McTiernan revient plus longuement sur la nécessité d’avoir à ses côtés un manager, un vrai patron, lors d’une interview pour HD Vision lors de la sortie de Basic :
"J’aurais rêvé de pouvoir établir une relation mentor / protégé ave un homme doué pour ces choses, capable de déblayer le terrain politique à ma place et qui soit en même temps un vrai homme de cinéma. C’est ce qui m’a manqué le plus cruellement. A chaque fois que, ponctuellement, j’ai eu ce type de relation, tout s’est passé comme sur des roulettes, comme avec Larry Gordon avec qui j’ai fait deux films (Predator, Piège De Cristal). Mais ce qui s’en est le plus rapproché, c’est sans doute la relation que j’ai pu entretenir avec Ned Tanen, quand même le beau-frère de Howard Hawks, et Franck Mancuso, tous les deux à l’époque de A La Poursuite D’Octobre Rouge. Malheureusement, Ned a quitté le business et Franck aussi, pendant un temps. On ne s’est retrouvé que sur Thomas Crown, un autre film qui s’est très passé pour moi. A chaque fois que mes films ont marché, aussi bien pendant leur confection que commercialement, j’avais un vrai boss qui était aussi un vrai "filmaker", un type capable de contrôler le contexte politique de la production, protéger le film, me protéger moi et me guider, m’éviter de commettre des erreurs stupides. Un homme d’expérience qui savait quelles bagarres valaient la peine d’être menées."
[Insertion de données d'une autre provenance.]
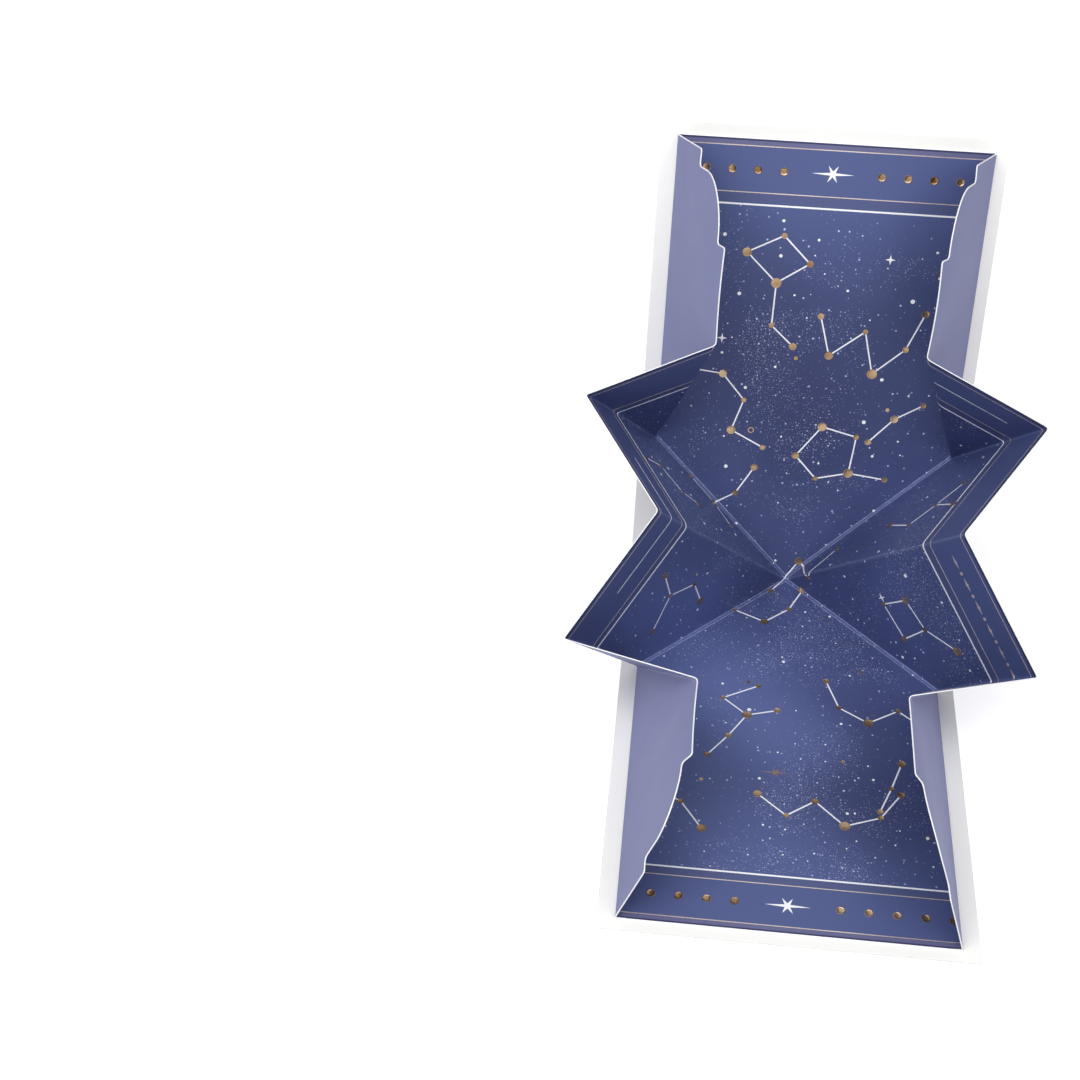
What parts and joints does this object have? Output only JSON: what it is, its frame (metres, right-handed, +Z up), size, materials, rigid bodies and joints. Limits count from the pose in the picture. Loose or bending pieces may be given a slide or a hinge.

Dans cette même interview, il déclarera envier les metteurs en scène capables de ça : "Infiniment. Vous n’imaginez pas à quel point. Et aussi les guerriers féroces, qui ont l’énergie de lutter dans cette arène là. Prenez Jim Cameron. C’est un vrai fou, un maniaque. On dirait qu’il créé lui-même des circonstances extrêmes, apocalyptiques, comme pour mener la bataille de Stalingrad à chaque fois. Et en faisant toujours en sorte de la gagner. "

Lui-même malgré tout, est prêt à endosser ce rôle. Jusqu'à un certain point : "Je suis prêt à me salir les mains autant que nécessaire. Malheureusement, avec les studios, ce ne sont pas les mains qu’il faut se salir, mais les lèvres."

On ne pouvait pas mieux résumer la situation.